Our Lord Muhammad, with wise knowledge of human nature, had in His Holy Book, the Qur'an, given the believers a Religion, not just a philosophy, He had laid down laws in the Qur'an, not just dogmas.  'Faith should be obedience, not understanding.'  However, understanding cannot harm perfect obedience in matters of belief!  The great Prophet, our Lord Muhammad, Himself said:  'The first thing God created is knowledge, or rather:  the mind's capacity for understanding!'  But obedience in matters of Faith should come first, otherwise knowledge and understanding will become the fatal apple of the forbidden tree of paradise!  - We Bahá'ís can agree with this:  'First obedience in matters of Faith, then understanding, and from understanding will spring forth spontaneously tolerance, peaceableness and brotherliness and, from this, world unity.

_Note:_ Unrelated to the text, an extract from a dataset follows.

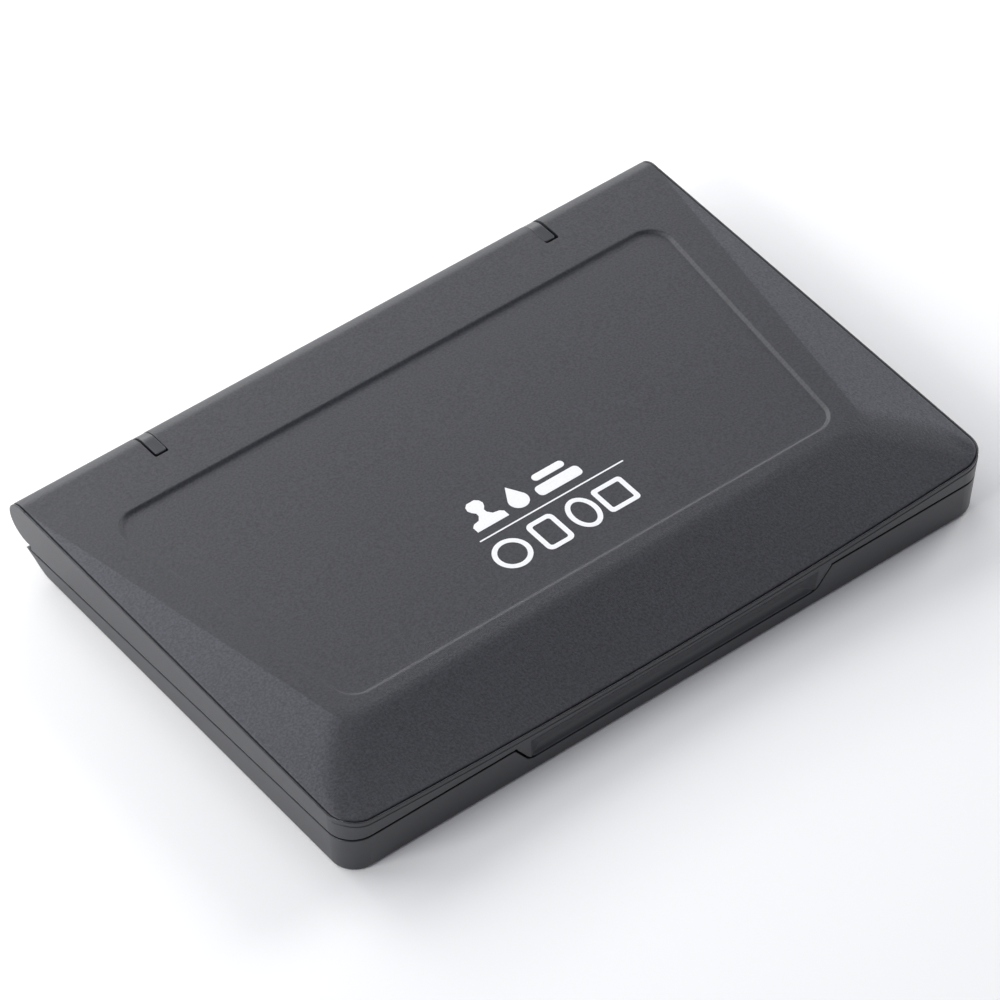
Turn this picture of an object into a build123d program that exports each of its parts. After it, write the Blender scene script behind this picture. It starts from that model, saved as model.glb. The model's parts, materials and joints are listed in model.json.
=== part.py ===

It has become late, perhaps we can return to this topic again some other time.  

Allah-u-Abha!"

Those present are dismissed — the Master holds back only the French consular official who will have the privilege of dining with the Master today.  - Two days later I meet the Frenchman at the sea-shore.  He tells me that the Master had agreed to again speak about oriental Darwinism some time soon — at one of the future audiences, but only in an intimate circle.  First of all the Master wanted to speak about al-Ash'ari (73-935) [sic], the Arab religious philosopher who was able to bridge the gap between materialistic philosophies, the Mu'tazilites, and the orthodox Teachings, the "obedience in matters of Faith".  Time permitting, the Master would also instruct us on the sect of the faithful brothers of Basrah and the Qarmani party of 'Abdu'lla ibn-Maimun, who are represented as the Darwinists of the tenth century.  - We doubt, however, that we will be able to enjoy hearing the Master discourse uninterruptedly on *one* topic?  But in spite of this we looked forward to this prospect, because living knowledge, presented in a masterly way, has immensely more value than school-learning from books!  Insha'allah — so we hoped — this pleasure would not elude us.